Directive:
Extract the full set of records, then give each one again exactly.

JSON records of objects:
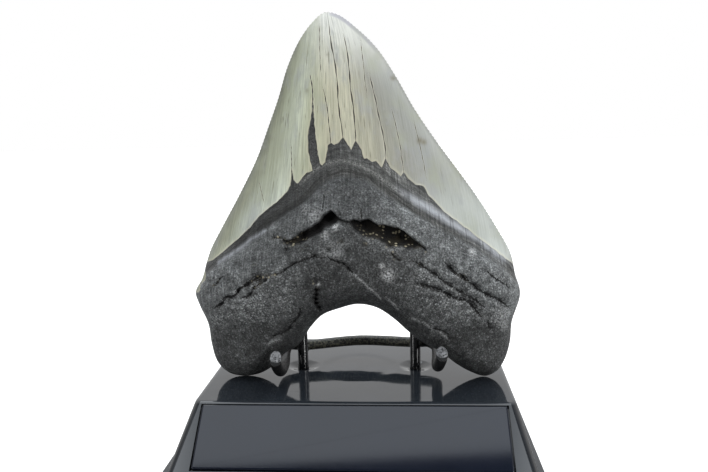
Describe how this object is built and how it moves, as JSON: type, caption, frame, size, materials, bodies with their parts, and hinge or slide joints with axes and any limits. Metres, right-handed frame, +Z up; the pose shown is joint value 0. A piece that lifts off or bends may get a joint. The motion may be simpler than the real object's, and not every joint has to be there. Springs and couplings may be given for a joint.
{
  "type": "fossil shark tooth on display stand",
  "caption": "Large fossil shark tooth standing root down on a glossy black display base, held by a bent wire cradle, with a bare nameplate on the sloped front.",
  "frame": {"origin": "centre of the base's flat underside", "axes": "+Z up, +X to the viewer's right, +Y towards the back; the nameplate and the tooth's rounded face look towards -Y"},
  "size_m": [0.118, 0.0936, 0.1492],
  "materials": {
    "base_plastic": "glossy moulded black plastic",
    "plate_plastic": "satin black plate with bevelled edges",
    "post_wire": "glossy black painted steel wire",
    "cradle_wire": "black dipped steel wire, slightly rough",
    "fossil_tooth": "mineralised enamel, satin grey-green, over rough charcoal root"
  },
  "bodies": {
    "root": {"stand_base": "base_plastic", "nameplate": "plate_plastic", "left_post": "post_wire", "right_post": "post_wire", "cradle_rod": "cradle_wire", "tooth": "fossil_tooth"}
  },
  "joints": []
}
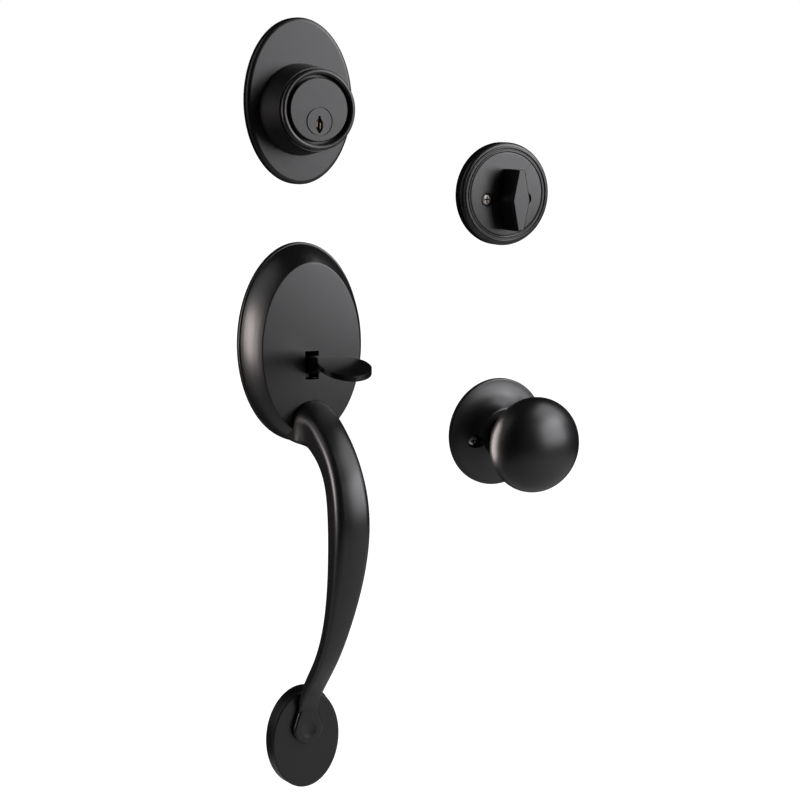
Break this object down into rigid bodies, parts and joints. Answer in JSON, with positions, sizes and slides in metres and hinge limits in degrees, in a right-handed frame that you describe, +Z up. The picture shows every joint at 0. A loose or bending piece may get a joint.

Result:
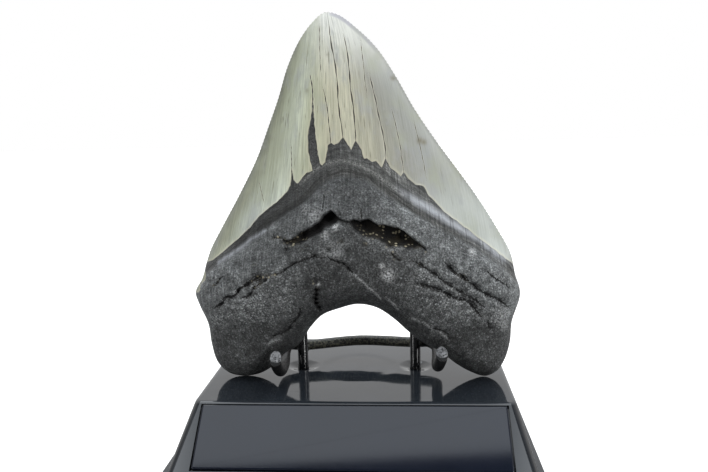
Describe how this object is built and how it moves, as JSON: type, caption, frame, size, materials, bodies with their parts, and hinge or slide joints with axes and any limits. Metres, right-handed frame, +Z up; the pose shown is joint value 0. A piece that lifts off or bends may get a joint. The motion may be simpler than the real object's, and not every joint has to be there. Springs and couplings may be given for a joint.
{
  "type": "fossil shark tooth on display stand",
  "caption": "Large fossil shark tooth standing root down on a glossy black display base, held by a bent wire cradle, with a bare nameplate on the sloped front.",
  "frame": {"origin": "centre of the base's flat underside", "axes": "+Z up, +X to the viewer's right, +Y towards the back; the nameplate and the tooth's rounded face look towards -Y"},
  "size_m": [0.118, 0.0936, 0.1492],
  "materials": {
    "base_plastic": "glossy moulded black plastic",
    "plate_plastic": "satin black plate with bevelled edges",
    "post_wire": "glossy black painted steel wire",
    "cradle_wire": "black dipped steel wire, slightly rough",
    "fossil_tooth": "mineralised enamel, satin grey-green, over rough charcoal root"
  },
  "bodies": {
    "root": {"stand_base": "base_plastic", "nameplate": "plate_plastic", "left_post": "post_wire", "right_post": "post_wire", "cradle_rod": "cradle_wire", "tooth": "fossil_tooth"}
  },
  "joints": []
}
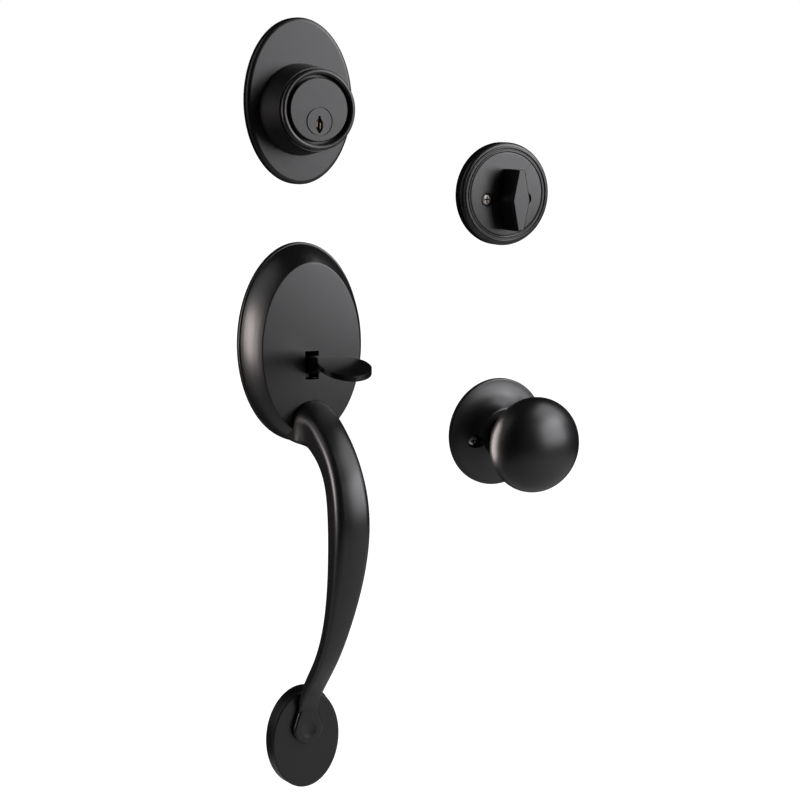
Break this object down into rigid bodies, parts and joints. Answer in JSON, with positions, sizes and slides in metres and hinge limits in degrees, in a right-handed frame that you describe, +Z up. The picture shows every joint at 0. A loose or bending piece may get a joint.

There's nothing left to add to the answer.